Promotional single by Ed Sheeran

from the album ÷
- Released: 3 March 2017
- Recorded: 2016
- Length: 3:41
- Label: Asylum; Atlantic;
- Songwriters: Ed Sheeran; Johnny McDaid;
- Producers: Benny Blanco; Johnny McDaid;

= Supermarket Flowers =

"Supermarket Flowers" is a song by English singer-songwriter Ed Sheeran and the final track on the standard edition of his third studio album ÷ (2017). After the album's release it charted at number 8 on the UK Singles Chart. It was released as a promotional single following Sheeran's performance at the 2018 Brit Awards.

== Background ==
The song is the 12th and final track on the standard version of Ed Sheeran's third studio album ÷ (Divide).

In an interview with MTV, Sheeran revealed that the song is about his late maternal grandmother. He said "She was in a hospital near my house where I was making the album so I saw her quite a lot while making the album and she passed away while I was in the studio.

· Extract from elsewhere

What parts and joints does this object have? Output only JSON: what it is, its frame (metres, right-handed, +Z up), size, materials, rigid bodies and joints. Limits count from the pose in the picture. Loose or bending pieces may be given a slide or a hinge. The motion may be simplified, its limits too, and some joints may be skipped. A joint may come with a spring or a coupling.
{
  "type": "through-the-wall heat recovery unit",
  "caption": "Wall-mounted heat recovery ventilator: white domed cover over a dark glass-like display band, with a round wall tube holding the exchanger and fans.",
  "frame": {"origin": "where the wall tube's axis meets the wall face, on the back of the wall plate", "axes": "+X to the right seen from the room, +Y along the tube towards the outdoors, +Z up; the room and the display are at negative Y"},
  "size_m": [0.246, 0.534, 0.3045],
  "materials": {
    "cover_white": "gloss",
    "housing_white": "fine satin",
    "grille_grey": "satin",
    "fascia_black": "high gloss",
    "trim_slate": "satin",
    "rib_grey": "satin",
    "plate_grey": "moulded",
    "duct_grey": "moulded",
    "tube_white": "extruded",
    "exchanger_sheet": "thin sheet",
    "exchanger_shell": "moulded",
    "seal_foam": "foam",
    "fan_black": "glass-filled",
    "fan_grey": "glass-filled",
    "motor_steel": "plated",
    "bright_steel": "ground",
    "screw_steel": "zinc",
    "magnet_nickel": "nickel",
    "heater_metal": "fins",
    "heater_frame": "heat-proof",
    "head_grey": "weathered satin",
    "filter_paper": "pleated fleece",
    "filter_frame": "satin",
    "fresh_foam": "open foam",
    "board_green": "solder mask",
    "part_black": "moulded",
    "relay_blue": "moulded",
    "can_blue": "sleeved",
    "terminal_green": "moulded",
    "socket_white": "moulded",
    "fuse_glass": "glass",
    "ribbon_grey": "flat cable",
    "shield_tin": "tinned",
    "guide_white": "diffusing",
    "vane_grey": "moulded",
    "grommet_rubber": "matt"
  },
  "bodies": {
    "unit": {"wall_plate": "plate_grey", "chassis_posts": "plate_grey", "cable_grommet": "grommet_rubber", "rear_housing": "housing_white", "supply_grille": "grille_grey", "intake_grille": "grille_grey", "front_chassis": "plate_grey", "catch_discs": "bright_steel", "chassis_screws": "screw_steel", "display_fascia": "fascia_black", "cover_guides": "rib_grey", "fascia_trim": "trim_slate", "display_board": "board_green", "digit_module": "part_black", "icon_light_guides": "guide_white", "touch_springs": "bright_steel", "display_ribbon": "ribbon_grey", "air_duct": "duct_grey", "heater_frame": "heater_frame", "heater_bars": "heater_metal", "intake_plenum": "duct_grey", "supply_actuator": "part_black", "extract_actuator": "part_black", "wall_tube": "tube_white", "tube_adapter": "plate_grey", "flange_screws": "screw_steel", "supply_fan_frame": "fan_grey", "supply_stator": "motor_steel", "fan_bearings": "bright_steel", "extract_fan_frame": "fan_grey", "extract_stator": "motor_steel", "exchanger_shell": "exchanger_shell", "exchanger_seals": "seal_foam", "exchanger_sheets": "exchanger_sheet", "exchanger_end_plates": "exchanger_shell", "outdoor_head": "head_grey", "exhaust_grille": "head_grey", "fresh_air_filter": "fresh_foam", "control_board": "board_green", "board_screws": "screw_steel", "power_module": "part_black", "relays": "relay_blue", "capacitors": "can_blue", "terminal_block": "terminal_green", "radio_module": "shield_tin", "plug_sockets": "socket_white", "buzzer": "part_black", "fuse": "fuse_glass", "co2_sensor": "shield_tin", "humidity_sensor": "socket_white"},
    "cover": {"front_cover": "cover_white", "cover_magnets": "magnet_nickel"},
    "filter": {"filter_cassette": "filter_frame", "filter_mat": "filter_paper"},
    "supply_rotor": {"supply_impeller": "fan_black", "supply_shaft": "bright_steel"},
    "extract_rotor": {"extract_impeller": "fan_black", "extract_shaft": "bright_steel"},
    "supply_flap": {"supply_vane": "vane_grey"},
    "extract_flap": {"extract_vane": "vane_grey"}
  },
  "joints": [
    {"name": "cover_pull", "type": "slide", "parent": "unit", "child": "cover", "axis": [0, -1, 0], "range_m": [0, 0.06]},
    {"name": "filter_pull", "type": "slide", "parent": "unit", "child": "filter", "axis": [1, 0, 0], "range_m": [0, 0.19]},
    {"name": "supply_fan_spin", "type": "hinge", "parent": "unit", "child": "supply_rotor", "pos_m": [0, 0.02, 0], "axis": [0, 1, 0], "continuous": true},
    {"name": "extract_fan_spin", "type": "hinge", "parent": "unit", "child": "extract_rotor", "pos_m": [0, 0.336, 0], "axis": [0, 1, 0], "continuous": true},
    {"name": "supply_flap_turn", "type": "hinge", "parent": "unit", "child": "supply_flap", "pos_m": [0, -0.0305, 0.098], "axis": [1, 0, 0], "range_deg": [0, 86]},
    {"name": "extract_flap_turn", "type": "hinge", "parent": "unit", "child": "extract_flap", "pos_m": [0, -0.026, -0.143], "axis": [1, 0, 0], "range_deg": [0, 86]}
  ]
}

So that's my first reaction for anything that happens to me, good or bad, pick up a guitar." He also said that the song is supposed to "really make you cry". Sheeran had not intended to put the song in the album 'Divide' as it was simply a personal tribute to his grandmother. His father first suggested that he should play the song at her funeral, which he did, and his grandfather then urged that it should be included in the album after hearing it at the funeral. Sheeran said: "My grandfather just turned to me [at the funeral], he was like you have to put that out, that has to go on the record. It's such a good memory, that's why it's ended up on there."

== Charts ==

=== Weekly charts ===

| Chart (2017–18) | Peak position |
|---|---|
| Australia (ARIA) | 19 |
| Austria (Ö3 Austria Top 40) | 39 |
| Canada Hot 100 (Billboard) | 31 |
| Czech Republic Singles Digital (ČNS IFPI) | 25 |
| Denmark (Tracklisten) | 26 |
| France (SNEP) | 109 |
| Germany (GfK) | 29 |
| Hungary (Stream Top 40) | 40 |
| Ireland (IRMA) | 9 |
| Italy (FIMI) | 43 |
| Netherlands (Single Top 100) | 20 |
| Philippines (Philippine Hot 100) | 29 |
| Scotland Singles (OCC) | 12 |
| Sweden (Sverigetopplistan) | 25 |
| UK Singles (OCC) | 8 |
| US Billboard Hot 100 | 75 |

=== Year-end charts ===

| Chart (2017) | Position |
|---|---|
| UK Singles (Official Charts Company) | 90 |

== Certifications ==

| Region | Certification | Certified units/sales |
| Australia (ARIA) | 4× Platinum | 280,000^{‡} |
| Austria (IFPI Austria) | Platinum | 30,000^{‡} |
| Canada (Music Canada) | 3× Platinum | 240,000^{‡} |
| Denmark (IFPI Danmark) | Platinum | 90,000^{‡} |
| France (SNEP) | Gold | 100,000^{‡} |
| Germany (BVMI) | Gold | 200,000^{‡} |
| Italy (FIMI) | Gold | 25,000^{‡} |
| New Zealand (RMNZ) | 3× Platinum | 90,000^{‡} |
| Poland (ZPAV) | Platinum | 50,000^{‡} |
| Portugal (AFP) | Gold | 5,000^{‡} |
| Spain (PROMUSICAE) | Gold | 30,000^{‡} |
| United Kingdom (BPI) | 3× Platinum | 1,800,000^{‡} |
| United States (RIAA) | Platinum | 1,000,000^{‡} |
^{‡} Sales+streaming figures based on certification alone.